Another interesting touch, I think, is the inclusion of a china closet in the left chamber. Depending on how explicit a director wishes to be (or what a director thinks he can get away with), a good deal of bumping and grinding can and should be done against it. At any rate, Horner should at least catch and then embrace Lady Fidget in front of this china closet, perhaps even knocking a piece to the floor as he does so.

The overall appearance of the set, then, should remind the audience of a movie screen, or, more accurately, a split-screen in which the action in two different locations is viewed simultaneously. The "fourth wall" that the audience represents becomes, in effect, a fifth wall as well, in which this all-is-not-as-it-seems feeling that I spoke of earlier is made even more ironic (not to mention obscene) than even the text suggests.

An earlier draft of this essay included a dialogue copy of the scene, with my own stage directions inserted in boldface. However, I noticed that most of these directions were nothing more than paralinguistic notations at the front of the speeches. Which is silly, I think, because a reader--not to mention an audience--gets an excellent feel for the characters from the dialogue itself.

Furthermore, if this scene is performed within the set described above, the action moves even further toward broad comedy, since action is essentially added to a section of the play that, as written, pretty much relies on the audience to visualize in their minds Sir Jasper's cuckolding. When the scene is played with this split-set method, I think the deceit that is implicit in each character's words is further underscored by events onstage, most notably by Horner and the ladies, but also to a lesser extent by Sir Jasper, who willfully participates in his own cuckolding, a result of his own conniving.
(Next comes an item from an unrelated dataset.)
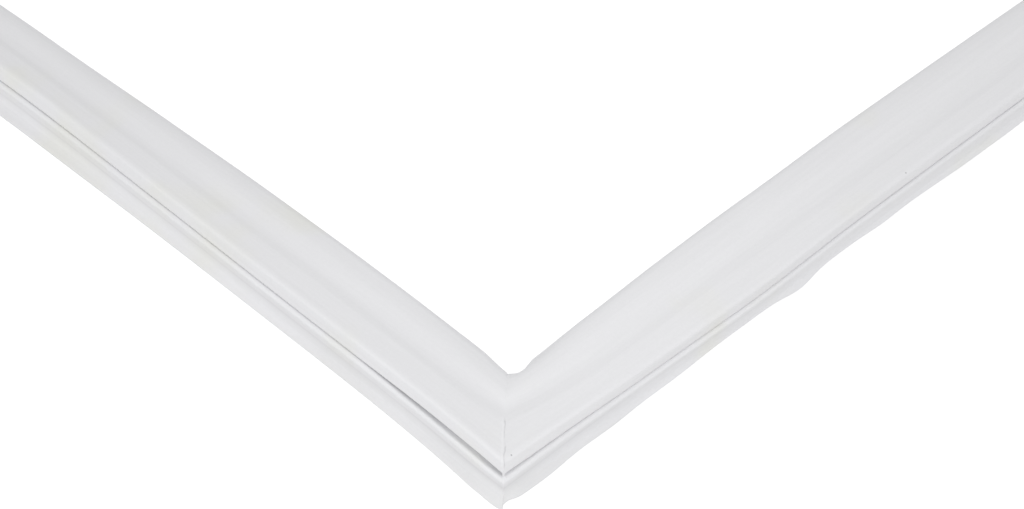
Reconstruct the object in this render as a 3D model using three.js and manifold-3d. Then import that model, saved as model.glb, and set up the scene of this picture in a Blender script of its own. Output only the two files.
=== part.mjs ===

I did encounter several technical problems when I first started thinking about the scene this way.

The most important consideration is how best to move the characters onto the set and, that being done, how to get them from one room to the other. To these ends, there are four doors on the set. There is one on the c.r. side of the stage. This is the door that leads to the outside, through which all characters enter and leave the set.

The other three doors are used for entrance and exit to the room that contains the china. Lady Fidget enters the room through the door on the wall closest to the audience (d.c.). This is the door that Horner tells her to lock behind her. Horner then pursues her through the other door on the wall (u.c.), the so-called "back door." My reasoning for this placement is that the door farthest from the audience is more readily perceived as being a back door, or secondary entrance, given its distance from the front of the stage. Something can also be said about the effect on an audience of seeing Horner and Lady Jasper literally pass through the wall or scrim that divides the stage and, though I'd prefer to eschew any symbolism, it also seems to act as a barrier of sorts between Jasper's ignorance and to what is actually happening to him, by his own consent, in the very next room.

Finally, the door that is located on the back wall is the one that Mrs. Squeamish mistakenly takes when she tries to find Horner and Lady Fidget. She also returns through this door.

Another difficulty with staging the scene this way is determining which room to hide the Quack. Should he conceal himself in the same room with Jasper and merely listen, with Jasper, to the conversation in the next room, or should he actually be in the other chamber with Horner and Fidget and see with his own eyes how well Horner's ruse works?

Very good arguments can be made for both. I decided, however, that it would be best to have the Quack hide in the same room with Horner and Lady Fidget. My reasoning is twofold. The first and most obvious is that such a hiding place offers the Quack firsthand observation, as already mentioned. Second, and most important to my mind, is that placement in the same room with Horner makes the Quack a sort of silent participant in Sir Jasper's cuckolding: everyone is aware of Horner's duplicity except, of course, the man being duped.

There is one other thing, a throw-away observation, perhaps. This is a play that I'd like to see taken out of period and adapted. Though I usually abhor such a practice, having seen some pretty bad productions of Shakespeare done in this fashion, I can't help thinking that this play is particularly suited to updating. Maybe it's because the plays that were written in this period, these Comedies of Manners, seem very similar in spirit to many of today's situation comedies. That's not a put-down, but rather an acknowledgment of our dramatic heritage. At any rate, the London of the seventeenth century that is portrayed and satirized in The Country Wife can be transplanted to Beverly Hills in 1986 with nary a missed beat. Believe me, I've seen plenty of dandies showing their parts in Southern California in my day.